Единственное, что обескуражило - это концовка. Зачем было убивать и без того счастливых детишек, когда, было бы куда гуманнее заразить их всех ветрянкой или краснухой. Но Автору, должно быть, виднее..
«Товарищи-дети» в белоснежных майках и шортах, так напоминающих о физкультурном прошлом нашей страны 30-ых, проводят неспокойную во всех отношениях ночь в лагере, Пионерском. Сильно захмелевшая пионервожатая и якобы влюбленный в нее вожатый, полусерьезно-полушутя балующийся время от времени с флажком, тоже пионерским, особо не препятствуют невинным детским шалостям: ну, покурить там, устроить бой подушками или вызвать гномика. Настоящее зло для деток – безмолвная нянечка, в одеждах римского императора, словно призрак, появляющаяся в самый неожиданный момент. Нянечка старательно бдит дисциплину, а провинившихся «оттаскивает» за уши.
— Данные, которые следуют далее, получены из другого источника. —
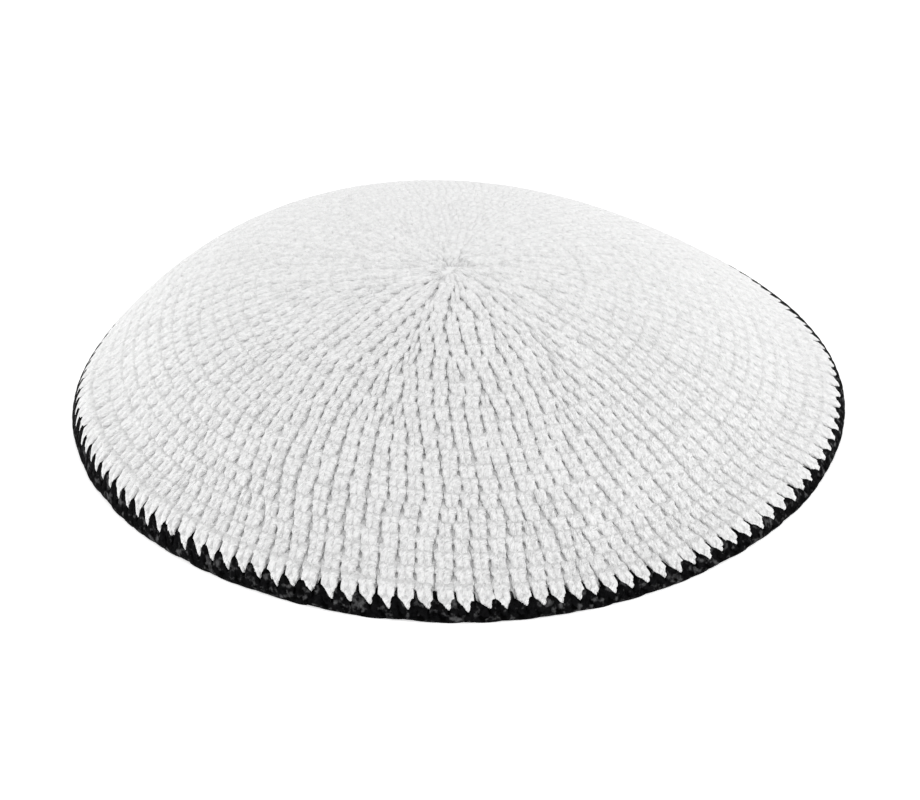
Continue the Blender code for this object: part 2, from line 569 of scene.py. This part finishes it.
# %% Crochet the white rounds
CENTRE_ROUNDS = range(1, 14)
SHOULDER_ROUNDS = range(14, 21)
LAST_WHITE = len(STITCHES)
RIM_ROUNDS = range(21, LAST_WHITE)
STITCH_SEED = 7


def as_piece(name, build):
    """Writes a finished mesh to a smooth object of its own."""
    bmesh.ops.recalc_face_normals(build, faces=build.faces)
    mesh = bpy.data.meshes.new(name)
    build.to_mesh(mesh)
    build.free()
    mesh.shade_smooth()
    piece = bpy.data.objects.new(name, mesh)
    bpy.context.scene.collection.objects.link(piece)
    mesh.calc_loop_triangles()
    print(name, "triangles:", len(mesh.loop_triangles))
    return piece


def join_rounds(name, stitch_mesh, numbers, draw, freedom=1.0):
    """Several rounds as one piece; freedom says how much its stitches differ."""
    build = bmesh.new()
    for number in numbers:
        mesh = lay_round(stitch_mesh, number, draw, freedom)
        build.from_mesh(mesh)
        bpy.data.meshes.remove(mesh)
    return as_piece(name, build)


draw = np.random.default_rng(STITCH_SEED)
crown_centre = join_rounds("crown_centre_rounds", front_stitch, CENTRE_ROUNDS, draw)
crown_shoulder = join_rounds("crown_shoulder_rounds", front_stitch, SHOULDER_ROUNDS, draw)
crown_rim = join_rounds("crown_rim_rounds", front_stitch, RIM_ROUNDS, draw)
crown_last = join_rounds("crown_last_round", last_stitch, [LAST_WHITE], draw)

# %% [markdown]
# ## The black edge
#
# The edge is one more round of the same stitch in black yarn. Its legs come out of the holes between
# the white blocks, so they show as spikes, and the row of loops that ends it is a chain that rolls
# over the rim and touches the table. It was worked more evenly than the white, and its stitches get
# less freedom.

# %% Work the edge round
EDGE_ROUND = LAST_WHITE + 1
EDGE_FREEDOM = 0.4
EDGE_LEFT = (
    (-2.02, -1.60, -1.55, 0.45),
    (-2.02, -0.75, -0.75, 0.42),
    (-2.12, 0.00, -0.42, 0.45),
    (-1.92, 0.60, -0.30, 0.74),
    (-1.50, 1.20, -0.30, 0.92),
    (-1.12, 1.90, -0.36, 1.02),
    (-0.80, 2.60, -0.46, 1.06),
    (-0.78, 3.40, -0.56, 1.05),
    (-0.85, 4.10, -1.10, 0.90),
)
EDGE_RIGHT = (
    (2.02, -1.60, -1.55, 0.45),
    (2.02, -0.75, -0.75, 0.42),
    (2.02, 0.00, -0.42, 0.45),
    (1.80, 0.60, -0.30, 0.78),
    (1.60, 1.20, -0.30, 0.92),
    (1.58, 1.90, -0.36, 1.00),
    (1.45, 2.60, -0.46, 1.04),
    (1.20, 3.40, -0.56, 1.05),
    (1.10, 4.10, -1.10, 0.90),
)
CHAIN_FRONT = (
    (-2.70, 3.98, -1.00, 0.90),
    (-1.60, 4.02, -0.82, 0.98),
    (-0.40, 4.05, -0.76, 1.00),
    (0.80, 4.08, -0.78, 1.00),
    (1.90, 4.06, -0.90, 0.96),
    (2.80, 4.02, -1.15, 0.88),
)
CHAIN_BACK = (
    (-2.60, 3.20, -1.80, 0.55),
    (-1.60, 3.30, -2.05, 0.72),
    (0.00, 3.40, -2.15, 0.76),
    (1.60, 3.35, -2.05, 0.72),
    (2.60, 3.20, -1.80, 0.55),
)
edge_stitch = draw_strands("edge_stitch", (EDGE_LEFT, EDGE_RIGHT, CHAIN_FRONT, CHAIN_BACK))
edge_yarn = join_rounds("edge_round_yarn", edge_stitch, [EDGE_ROUND], draw, EDGE_FREEDOM)

# %% [markdown]
# ## The inside
#
# Turned over, single crochet shows level bars with short strands between them. They are drawn and
# laid in the same way as the front, with thinner yarn, close to the inner side of the solids' wall.
# The photograph doesn't show them, but the cap can be looked at from below.

# %% Lay the inside strands
INNER_ROUNDS = range(1, 18)
OUTER_ROUNDS = range(18, EDGE_ROUND)
BACK_BAR = (
    (-2.20, 0.20, -1.95, 0.60),
    (-1.10, -0.05, -2.25, 0.70),
    (0.00, -0.10, -2.35, 0.72),
    (1.10, -0.05, -2.25, 0.70),
    (2.20, 0.20, -1.95, 0.60),
)
BACK_LEG = (
    (0.30, 0.35, -1.90, 0.55),
    (0.75, 1.20, -2.20, 0.66),
    (1.15, 2.10, -2.25, 0.66),
    (1.50, 2.95, -1.95, 0.55),
)
back_stitch = draw_strands("back_stitch", (BACK_BAR, BACK_LEG, mirrored(BACK_LEG)))
inside_crown = join_rounds("crown_inside_centre", back_stitch, INNER_ROUNDS, draw)
inside_rim = join_rounds("crown_inside_rim", back_stitch, OUTER_ROUNDS, draw)
inside_edge = join_rounds("edge_round_inside", back_stitch, [EDGE_ROUND], draw)

# %% [markdown]
# ## The heart of the cloth
#
# Between the front and the inside strands real yarn fills the cloth. A thin closed layer stands for
# it, so that no light comes through the gaps. It is a profile turned once round by a spin, like the
# solids, and then bent onto the cap. At the back and in the knot at the centre it lies nearer to the
# surface, because there the gaps between the real stitches look shallow.

# %% Turn the filling
FILL_TOP = 1.3                          # mm under the outside
FILL_BOTTOM = 2.25
CLOSED = 0.65                           # share by which its top rises where the cloth is dense
KNOT_ARC = 2.6 * MM                     # size of the knot at the centre
NEAR_CENTRE = 12.0 * MM                 # only beyond this does the back count in full
BACK_BLEND = 0.7                        # how early the front gives way to the back
FILL_END_WHITE = 90.9 * MM
FILL_END_BLACK = 93.3 * MM
FILL_GAP = 0.1 * MM
CROWN_STEPS = 60
EDGE_STEPS = 3
SAME_POINT = 1e-7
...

Что не мешает детям, в общем-то, неплохо провести эту ночь, по замыслу драматурга, последнюю в их жизни.
Они пьют и курят, говорят на современном косноязычном сленге, играют в бутылочку, стаскивает друг с друга трусы, сплетничают, воруют, плетут свои интриги, при этом отстаиваясь детьми - маленькая модель взрослого мира. Под покровом темноты и отреза зеленого плюша в лагерь прокрадется гномик, который на поверку окажется карликом из соседней деревни. Соберет конфеты-печенья и удалится, но недалеко, ибо обнаружив обман, дети разозлятся, и не станет карлика.
Временами гомерически смешная «Третья смена», тем не менее, пропитана горечью. Эти взрослые дети жестоки и несчастны, но главная мысль - они жертвы. Чего? - предлагается додумать зрителю.